Vista is more secure than Mac
Here's my prediction: a few years from now, people will still complain about Microsoft software but they won't complain about security problems. Every single man, woman, and child in a Microsoft engineering group is forced to attend SDL (Security Development Lifecycle) training regularly. We can't ship anything at all, not even a free downloadable sample, without going through a rigorous SDL review. It's very time-consuming, and even annoying to some of us who'd rather ship more frequently. And guess what? We find a lot of potential holes, sometimes completely non-obvious ones, and many more than we'd find if we were just trying to get something out the door. On security, that doesn't make us perfect, but it's hard for me to imagine that other software companies would regularly trade off schedule or features in favor of security the way we do.
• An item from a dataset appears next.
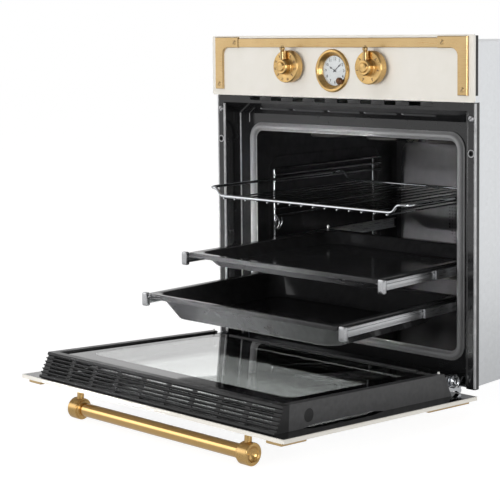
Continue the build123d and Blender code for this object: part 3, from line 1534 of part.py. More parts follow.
# Wire shelf: frame of thick wire whose ends dip below the sides, and thin wires front to back.
shelf_rear = shelf_front + shelf_length
shelf_wires = []
for y, inward in ((shelf_front, 1), (shelf_rear, -1)):
    shelf_wires.append(rod((-shelf_front_half, y, shelf_front_height),
                           (shelf_front_half, y, shelf_front_height), shelf_rod_radius))
    for side in (-1, 1):
        shelf_wires.append(rod((side * shelf_front_half * 0.99, y, shelf_front_height),
                               (side * shelf_half_width, y + inward * shelf_corner_run,
                                shelf_side_height), shelf_rod_radius))
for side in (-1, 1):
    shelf_wires.append(rod((side * shelf_half_width, shelf_front + shelf_corner_run / 2,
                            shelf_side_height),
                           (side * shelf_half_width, shelf_rear - shelf_corner_run / 2,
                            shelf_side_height), shelf_rod_radius))
wire_z = shelf_front_height + shelf_rod_radius + shelf_wire_radius * 0.7
for wire in range(shelf_wire_count):
    x = (wire - (shelf_wire_count - 1) / 2) * shelf_wire_pitch
    shelf_wires.append(rod((x, shelf_front - shelf_rod_radius, wire_z),
                           (x, shelf_rear + shelf_rod_radius, wire_z), shelf_wire_radius))
with BuildPart() as wire_shelf:
    add(shelf_wires)
save(wire_shelf, "wire_shelf")
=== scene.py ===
import bmesh
import bpy
import json
import numpy as np
from math import cos, pi, radians, sin
from mathutils import Matrix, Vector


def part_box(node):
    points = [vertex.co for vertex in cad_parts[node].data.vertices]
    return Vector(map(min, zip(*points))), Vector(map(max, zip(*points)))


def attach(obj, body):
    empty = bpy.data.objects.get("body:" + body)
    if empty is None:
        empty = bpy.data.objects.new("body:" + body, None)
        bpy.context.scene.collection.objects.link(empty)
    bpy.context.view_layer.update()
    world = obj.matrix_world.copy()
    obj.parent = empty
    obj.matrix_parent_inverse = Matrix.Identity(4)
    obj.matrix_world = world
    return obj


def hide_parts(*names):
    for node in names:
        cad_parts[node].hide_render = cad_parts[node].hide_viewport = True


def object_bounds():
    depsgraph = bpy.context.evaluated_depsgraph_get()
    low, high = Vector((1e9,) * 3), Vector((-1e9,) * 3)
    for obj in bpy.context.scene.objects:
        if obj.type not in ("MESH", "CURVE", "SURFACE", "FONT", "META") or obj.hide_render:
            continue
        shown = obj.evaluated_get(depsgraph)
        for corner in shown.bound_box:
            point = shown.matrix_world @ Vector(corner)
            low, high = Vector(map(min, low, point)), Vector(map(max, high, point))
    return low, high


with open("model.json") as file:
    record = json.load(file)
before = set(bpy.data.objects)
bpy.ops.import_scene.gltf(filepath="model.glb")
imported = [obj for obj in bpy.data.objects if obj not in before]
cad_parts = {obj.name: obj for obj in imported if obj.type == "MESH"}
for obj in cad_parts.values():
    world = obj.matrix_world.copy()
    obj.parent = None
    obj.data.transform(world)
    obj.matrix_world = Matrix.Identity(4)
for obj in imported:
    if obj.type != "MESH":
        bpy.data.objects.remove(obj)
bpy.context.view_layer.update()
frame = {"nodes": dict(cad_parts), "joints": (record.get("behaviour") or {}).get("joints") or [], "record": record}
MM = 0.001
X, Y, Z = (1, 0, 0), (0, 1, 0), (0, 0, 1)

# Places in millimetres, read from the frame to a tenth of a millimetre.

def corners(node):
    """Lowest and highest corner of a node."""
    return [np.round(np.array(corner) / MM, 1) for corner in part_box(node)]


axes = {joint["name"]: np.round(np.array(joint["pos_m"]) / MM, 1)
        for joint in frame["joints"] if joint["type"] == "hinge"}
knob_places = {"left": axes["selector_turn"], "right": axes["thermostat_turn"]}
clock_place = axes["minute_hand_turn"]
cover_middle = axes["fan_turn"] * Z
fixing = next(mount for mount in frame["record"]["mounts"] if mount["name"] == "frame_fixings")
fixing_places = [np.round(np.array(fixing["pos_m"]) / MM, 1)
                 + (side * fixing["dims"]["spacing_x_mm"] / 2, 0, 0) for side in (-1, 1)]
tray_rears = {level: corners(level + "_tray")[1][1] for level in ("upper", "lower")}
slide_cap = 12
rail_heights = {level: corners(level + "_slides")[0][2] + slide_cap for level in tray_rears}

# The open door: door_along runs from the hinge edge to the handle, door_rise is square to the
# sheet.

tilt = radians(3.83)
door_along = np.array([0, -cos(tilt), sin(tilt)])
door_rise = np.array([0, sin(tilt), cos(tilt)])
door_edge = np.array([0, -6.83, -9.22])


def on_door(x, reach, height):
    """Point over the door's sheet."""
    return np.array([x, 0, 0]) + door_edge + door_along * reach + door_rise * height


handle_place = on_door(0, 440, -45.2)


# Surfaces. Points are in millimetres in the oven's frame until piece() puts them in a mesh.

def unit(v):
    """Vectors divided by their lengths."""
    v = np.asarray(v, float)
    return v / np.linalg.norm(v, axis=-1, keepdims=True)


def softened(line, reach, steps):
    """Line with each inner corner cut to a parabola: q(t) = (1-t)^2 (p + a d) +
    2t(1-t) p + t^2 (p + b d), where a and b point to the neighbours and d is the reach, held
    to 0.48 of the shorter side."""
    p = np.asarray(line, float)
    before, after = p[:-2] - p[1:-1], p[2:] - p[1:-1]
    short = np.minimum(np.linalg.norm(before, axis=1), np.linalg.norm(after, axis=1))
    d = np.minimum(np.broadcast_to(reach, short.shape), 0.48 * short)[:, None, None]
    t = np.linspace(0, 1, steps)[None, :, None]
    middle = p[1:-1, None, :]
    a, b = unit(before)[:, None, :], unit(after)[:, None, :]
    bend = (1 - t) ** 2 * (middle + a * d) + 2 * t * (1 - t) * middle + t ** 2 * (middle + b * d)
    return np.vstack([p[:1], bend.reshape(-1, p.shape[1]), p[-1:]])


def turned(profile, centre, axis, steps):
    """Profile of (radius, distance) rows turned round an axis: P = c + r (cos u A + sin u B) +
    s W, where A and B stand square to the axis W."""
    profile = np.asarray(profile, float)
    w = unit(axis)
    a = unit(np.cross(Z if abs(w[2]) < 0.9 else X, w))
    b = np.cross(w, a)
    u = np.linspace(0, 2 * pi, steps, endpoint=False)
    ring = np.cos(u)[:, None] * a + np.sin(u)[:, None] * b
    points = np.asarray(centre, float) + profile[:, :1, None] * ring + profile[:, 1:, None] * w
    return points, False, True


def turned_ring(profile, centre, axis, steps):
    """Profile that ends where it starts, turned to a ring that closes on itself."""
    return turned(profile[:-1], centre, axis, steps)[0], True, True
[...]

So it's no surprise when I read Dino Dai Zovi, the New York-based security researcher who has compared the two OSes, say this in MacWorld:
I have found the code quality, at least in terms of security, to be much better overall in Vista than Mac OS X 10.4. It is obvious from observing affected components in security patches that Microsoft’s Security Development Lifecycle (SDL) has resulted in fewer vulnerabilities in newly-written code. I hope that more software vendors follow their lead in developing proactive software security development methodologies.
Like I said, in a few years people will still lose laptops and let strangers steal their passwords, but the employment picture for code exploit hackers on Microsoft software will be pretty grim.